Problem przeludnienia od XIX wieku i teorii Malthusa spędzał sen z oczu futurologom. W Europie nie wydaje się wielkim zagrożeniem. Społeczeństwa Zachodu starzeją się coraz bardziej, liczba ludności wielu państw, w tym Polski, raczej kurczy się niż rośnie. Ale w Azji, Indiach, Ameryce Południowej czy Afryce przeludnienie i niekontrolowany rozwój miast jest zupełnie realnym problemem już teraz. Zatoczone slumsy to tylko część problemu, a wielu badaczy przepowiada pogorszenie sytuacji.
Małe mieszkanie będzie luksusem...
Czy design uratuje świat? Wśród pomysłów designerów i artystów nie brakuje idei, które żywo kojarzą się z „protezami rzeczywistości” wspominanymi przez Lema. Autorem jednej z takich koncepcji jest młody brazylijski projektant Bernardo Schorr. Zaprojektowane przez niego wnętrze, Mixed Reality Living Space, to naprawdę małe mieszkanie.
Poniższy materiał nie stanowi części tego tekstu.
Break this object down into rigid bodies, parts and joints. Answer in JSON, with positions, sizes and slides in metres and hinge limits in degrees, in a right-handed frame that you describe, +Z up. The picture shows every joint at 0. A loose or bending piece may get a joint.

Cały „apartament” ma nieco ponad 9 mkw. Pomieszczenie pozbawione jest okien. Dzięki temu mieszkalne kubiki nie muszą się znajdować przy zewnetrznych ścianach budynku. Równie dobrze można je umieścić pod ziemią, czy we wnętrzu magazynu. Wystarczy zadbać o wentylację...
Kilka metrów kwadratowych będzie się zmieniać kolejno w sypialnię, miejsce pracy, bibliotekę, kino.
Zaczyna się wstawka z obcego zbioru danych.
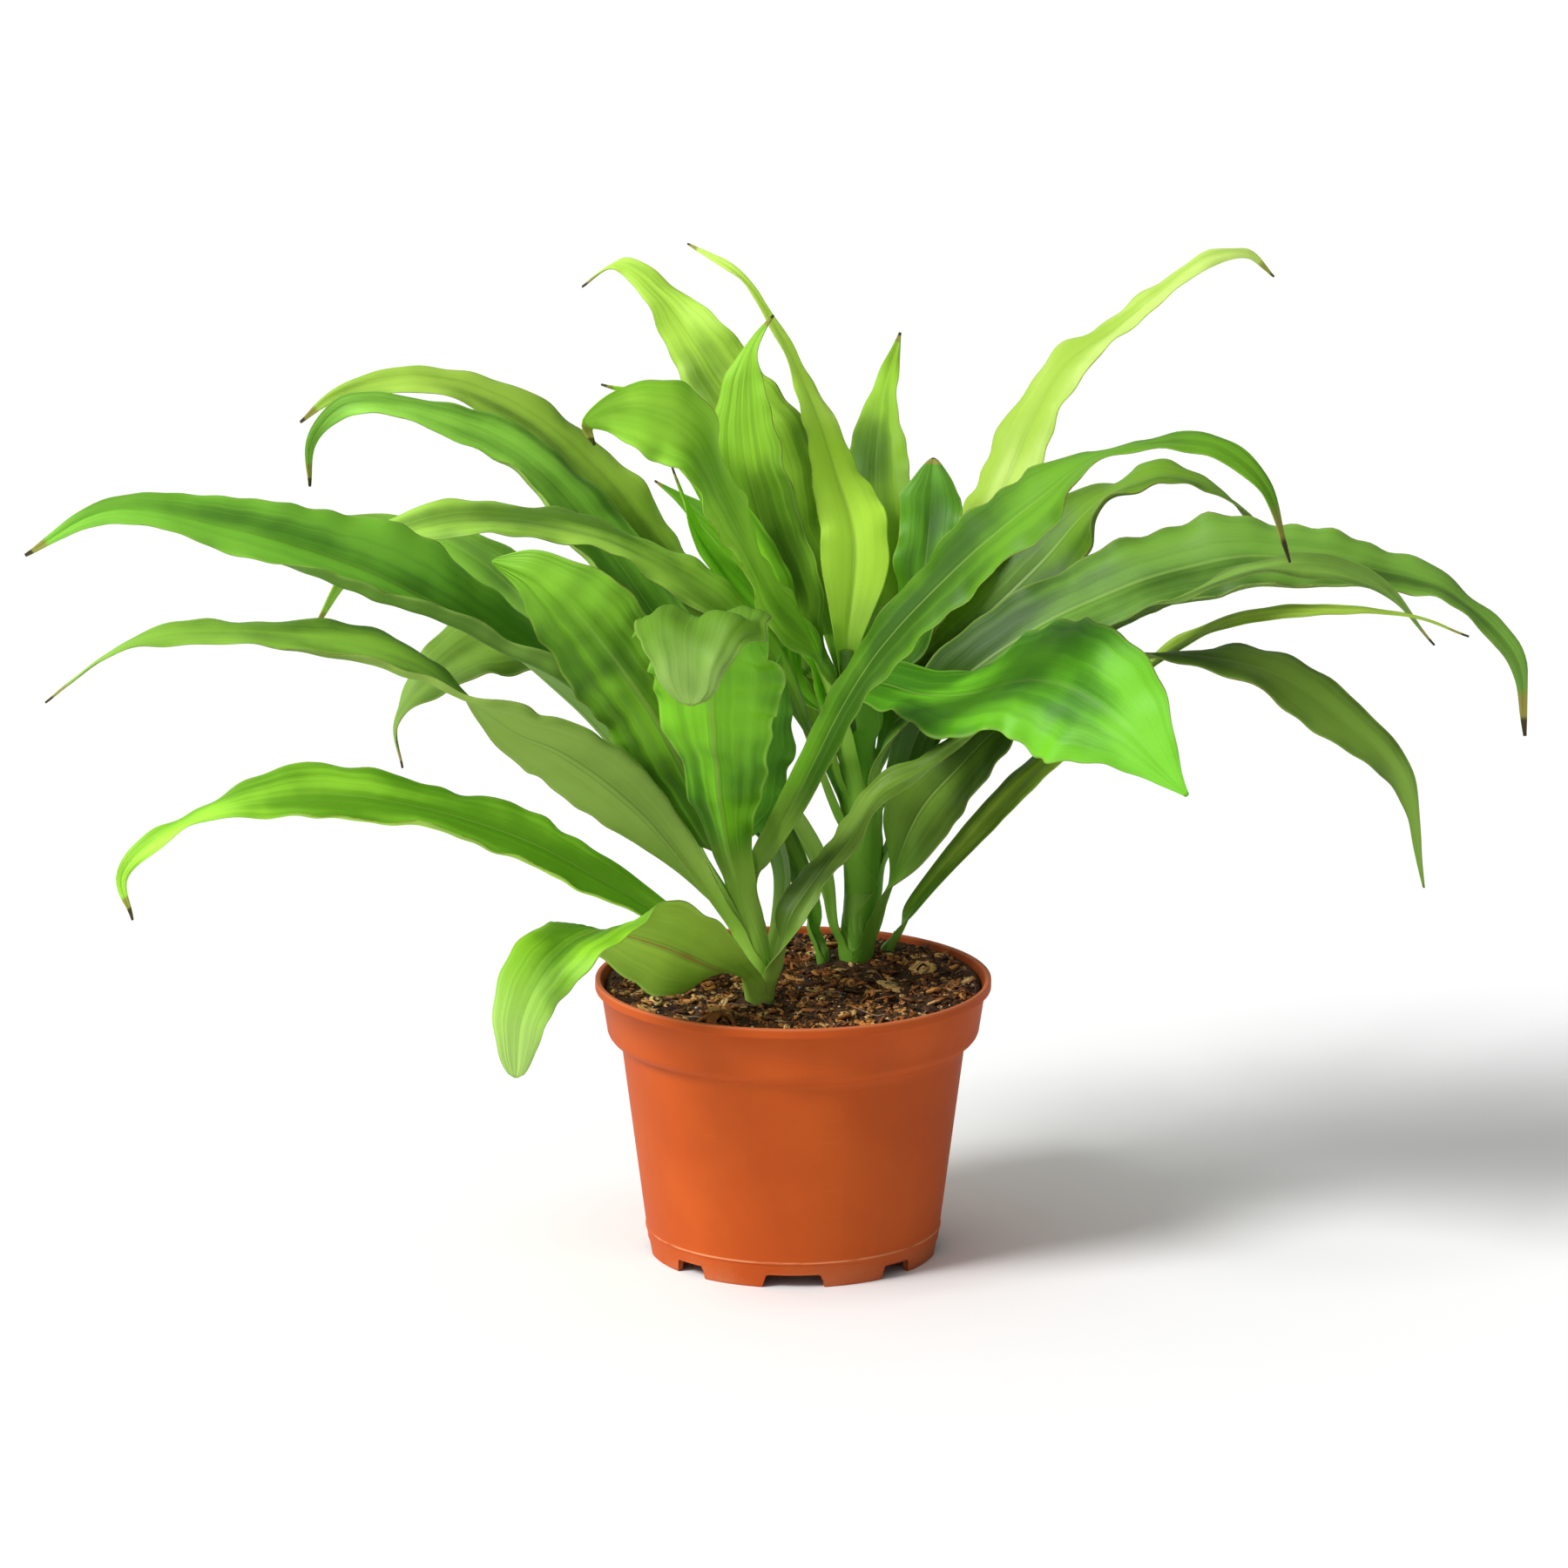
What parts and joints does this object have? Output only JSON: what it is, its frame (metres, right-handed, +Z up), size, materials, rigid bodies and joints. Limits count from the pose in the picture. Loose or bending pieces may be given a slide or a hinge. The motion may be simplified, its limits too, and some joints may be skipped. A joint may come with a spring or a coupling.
{
  "type": "potted dracaena",
  "caption": "Potted dracaena: arching strap leaves with waved edges on upright shoots, in a round nursery pot filled with soil.",
  "frame": {"origin": "on the floor under the middle of the whole plant's bounding box, close to the pot's own axis", "axes": "+X along the plant's longest spread, -Y towards the front of the pictured view, +Z up"},
  "size_m": [0.5751, 0.2904, 0.3744],
  "materials": {
    "terracotta_plastic": "satin moulded plastic",
    "potting_soil": "moist crumbly peat mix",
    "stem_green": "smooth green stem",
    "leaf_green": "satin leaf",
    "leaf_dark": "satin leaf, shaded",
    "leaf_lime": "young satin leaf"
  },
  "bodies": {
    "root": {"leaf_front_01": "leaf_green", "leaf_front_02": "leaf_dark", "leaf_front_03": "leaf_green", "leaf_front_04": "leaf_green", "leaf_front_05": "leaf_green", "leaf_front_06": "leaf_green", "leaf_front_07": "leaf_green", "leaf_front_08": "leaf_green", "leaf_front_09": "leaf_green", "leaf_front_10": "leaf_green", "leaf_back_01": "leaf_green", "leaf_back_02": "leaf_green", "leaf_back_03": "leaf_dark", "leaf_back_04": "leaf_green", "leaf_back_05": "leaf_green", "leaf_back_06": "leaf_green", "leaf_back_07": "leaf_green", "leaf_back_08": "leaf_dark", "leaf_back_09": "leaf_green", "leaf_back_10": "leaf_green", "leaf_back_11": "leaf_green", "leaf_back_12": "leaf_green", "leaf_back_13": "leaf_lime", "leaf_back_14": "leaf_green", "leaf_back_15": "leaf_green", "leaf_back_16": "leaf_green", "leaf_back_17": "leaf_green", "leaf_back_18": "leaf_lime", "leaf_small_01": "leaf_green", "leaf_side_01": "leaf_dark", "stem_front": "stem_green", "stem_back": "stem_green", "stem_small": "stem_green", "stem_side": "stem_green", "soil": "potting_soil", "pot": "terracotta_plastic"}
  },
  "joints": []
}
Mieszkanie w ciasnej klatce bez okien każdego może przyprawić o klaustrofobię albo depresję. Projektant proponuje więc zastąpienie szyb wysokiej jakości wyświetlaczami 4K Ultra HD. Można będzie na nich oglądać filmy, ale na co dzień będą pokazywać alpejskie lodowce, rajskie plaże albo panoramę włoskiego miasteczka, zgodnie z upodobaniami użytkownika.
Koncept nie jest nowy, takie ściany opisywane były w książkach s-f z połowy ubiegłego wieku. O ile jednak w dawnych wizjach były kolejnym gadżetem w luksusowych domach przyszłości, u Brazylijczyka grają raczej rolę koła ratunkowego dla psychiki.